• _THE TASK_: Write each line exactly, from the line that holds "hide_parts(*nodes)" through the final line of the material, and no other line.

• _MATERIAL_:
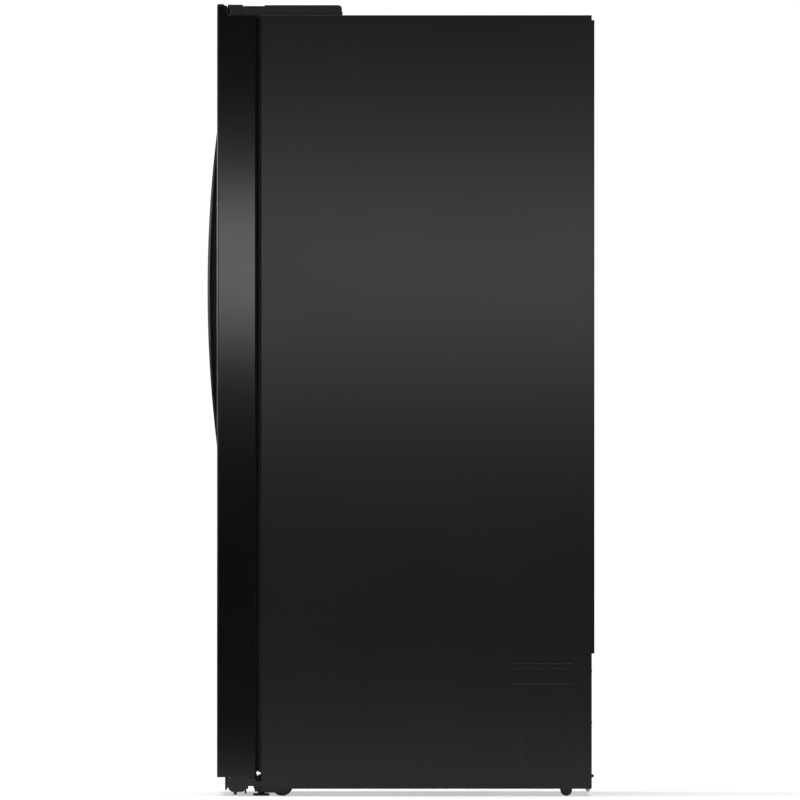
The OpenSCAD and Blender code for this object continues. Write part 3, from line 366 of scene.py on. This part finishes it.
def lamp_diffuser():
    """Opal acrylic over the light-emitting diodes."""
    material, tree, shader, where = start_material(
        "lamp_diffuser", Roughness=0.4, IOR=1.49, Emission_Strength=7.0)
    shader.inputs["Emission Color"].default_value = linear("#f4f8ff")
    two_tone(tree, shader, noise(tree, where, 5), linear("#e8ecee"), linear("#f6f8f9"))
    return material


def studio_floor():
    """Pale matt floor paper that fades into the white of the backdrop."""
    material, tree, shader, where = start_material("studio_floor", Roughness=0.9, Emission_Strength=0.45)
    shader.inputs["Emission Color"].default_value = linear("#ffffff")
    two_tone(tree, shader, noise(tree, where, 400), linear("#e8e8e8"), linear("#f0f0f0"))
    reach = add_node(tree, "ShaderNodeVectorMath", {0: where}, operation="LENGTH").outputs["Value"]
    fade = add_node(tree, "ShaderNodeMapRange", {"Value": reach, "From Min": 0.95, "From Max": 2.0}).outputs["Result"]
    glow = add_node(tree, "ShaderNodeEmission", {"Color": linear("#ffffff"), "Strength": 1.0}).outputs[0]
    mix = add_node(tree, "ShaderNodeMixShader", {0: fade, 1: shader.outputs[0], 2: glow})
    tree.links.new(mix.outputs[0], tree.nodes["Material Output"].inputs["Surface"])
    return material


MATERIALS = {}


def finish_of(maker):
    """One shared material for each maker."""
    if maker.__name__ not in MATERIALS:
        MATERIALS[maker.__name__] = maker()
    return MATERIALS[maker.__name__]


# ---------------------------------------------------------------- mesh helpers


def add_piece(name, bm, body, maker, nodes=(), sharp_degrees=38):
    """Makes a bmesh an object that rides on its body, with its finish and the CAD nodes that it stands for."""
    mesh = bpy.data.meshes.new(name)
    bm.to_mesh(mesh)
    bm.free()
    mesh.materials.append(finish_of(maker))
    mesh.shade_smooth()
    mesh.set_sharp_from_angle(angle=math.radians(sharp_degrees))
    for polygon in mesh.polygons:
        if polygon.area > FLAT_AREA:
            polygon.use_smooth = False
    piece = bpy.data.objects.new(name, mesh)
    bpy.context.scene.collection.objects.link(piece)
    weighted = piece.modifiers.new("even_normals", "WEIGHTED_NORMAL")
    weighted.keep_sharp = True
    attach(piece, body)
    if nodes:
        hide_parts(*nodes)


def merged_copy(node):
    """A CAD node's mesh as a bmesh with its loose triangles joined into whole faces."""
    bm = bmesh.new()
    bm.from_mesh(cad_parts[node].data)
    bmesh.ops.remove_doubles(bm, verts=bm.verts, dist=0.002 * MM)
    bmesh.ops.dissolve_limit(
        bm, angle_limit=math.radians(0.3), verts=bm.verts, edges=bm.edges, use_dissolve_boundaries=False)
    return bm


def ease_edges(bm, radius, segments=3, keep=lambda edge: True, sharper_than=35):
    """Rounds the edges that turn by more than an angle."""
    limit = math.radians(sharper_than)
    edges = [e for e in bm.edges if len(e.link_faces) == 2 and e.calc_face_angle(0) > limit and keep(e)]
    if edges:
        bmesh.ops.bevel(
            bm, geom=edges, offset=radius, offset_type="OFFSET", segments=segments, profile=0.5,
            affect="EDGES", clamp_overlap=True, material=-1)
    return bm


def eased_node(node, body, maker, radius, segments=3, sharper_than=35):
    """A CAD node with softened edges."""
    bm = ease_edges(merged_copy(node), radius, segments, sharper_than=sharper_than)
    add_piece(node + "_finished", bm, body, maker, [node])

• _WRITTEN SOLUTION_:
        hide_parts(*nodes)


def merged_copy(node):
    """A CAD node's mesh as a bmesh with its loose triangles joined into whole faces."""
    bm = bmesh.new()
    bm.from_mesh(cad_parts[node].data)
    bmesh.ops.remove_doubles(bm, verts=bm.verts, dist=0.002 * MM)
    bmesh.ops.dissolve_limit(
        bm, angle_limit=math.radians(0.3), verts=bm.verts, edges=bm.edges, use_dissolve_boundaries=False)
    return bm


def ease_edges(bm, radius, segments=3, keep=lambda edge: True, sharper_than=35):
    """Rounds the edges that turn by more than an angle."""
    limit = math.radians(sharper_than)
    edges = [e for e in bm.edges if len(e.link_faces) == 2 and e.calc_face_angle(0) > limit and keep(e)]
    if edges:
        bmesh.ops.bevel(
            bm, geom=edges, offset=radius, offset_type="OFFSET", segments=segments, profile=0.5,
            affect="EDGES", clamp_overlap=True, material=-1)
    return bm


def eased_node(node, body, maker, radius, segments=3, sharper_than=35):
    """A CAD node with softened edges."""
    bm = ease_edges(merged_copy(node), radius, segments, sharper_than=sharper_than)
    add_piece(node + "_finished", bm, body, maker, [node])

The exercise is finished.